Robinson too was wowed by what he witnessed while playing behind Kennedy.

"Cortez was a beast, Cortez was disruptive," he said. "I would yell out, 'That trap's coming, that trap's coming. Tez, watch the trap.' And he would just take that tackle and destroy him, or that pulling guard, he would destroy him. He was ubiquitous, he was everywhere.

"That 1992 season, we went 2-14 that year, and from a 2-14 team, he was the defensive player of the year. You've got to be pretty dang special to do that. To be that prolific, to be that guy whose volume of work speaks so loudly that the entire nation of football takes notice and says you're the best player? What? That put him on the maps. Fourteen sacks at defensive tackle? Defensive ends get 14, 15 sacks, defensive tackles get 8 sacks, 9 sacks, that's a great season. You get double digits, you're something special."

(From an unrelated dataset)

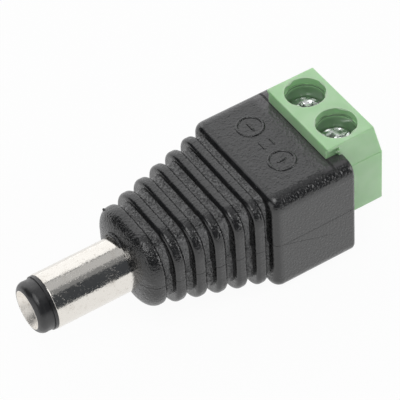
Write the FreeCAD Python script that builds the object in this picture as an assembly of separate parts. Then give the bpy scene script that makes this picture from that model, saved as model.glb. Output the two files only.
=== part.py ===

Kennedy was indeed something special on the football field, but when his teammates and friends look back on a life that ended far too soon, they'll remember a lot more than just a dominant athlete.

"And as a person, he was very special," Erickson said. "He treated my kids and family extremely well. He was one of the best… He had such humility. He had no arrogance whatsoever. It's pretty special. When you look at professional athletes, a lot of times it's all about them, but with Cortez, it was never about him, ever."

"He loved life," Robinson said. "He loved his friends and loved life. He would always make it a point to keep up with you. He was just a dear friend."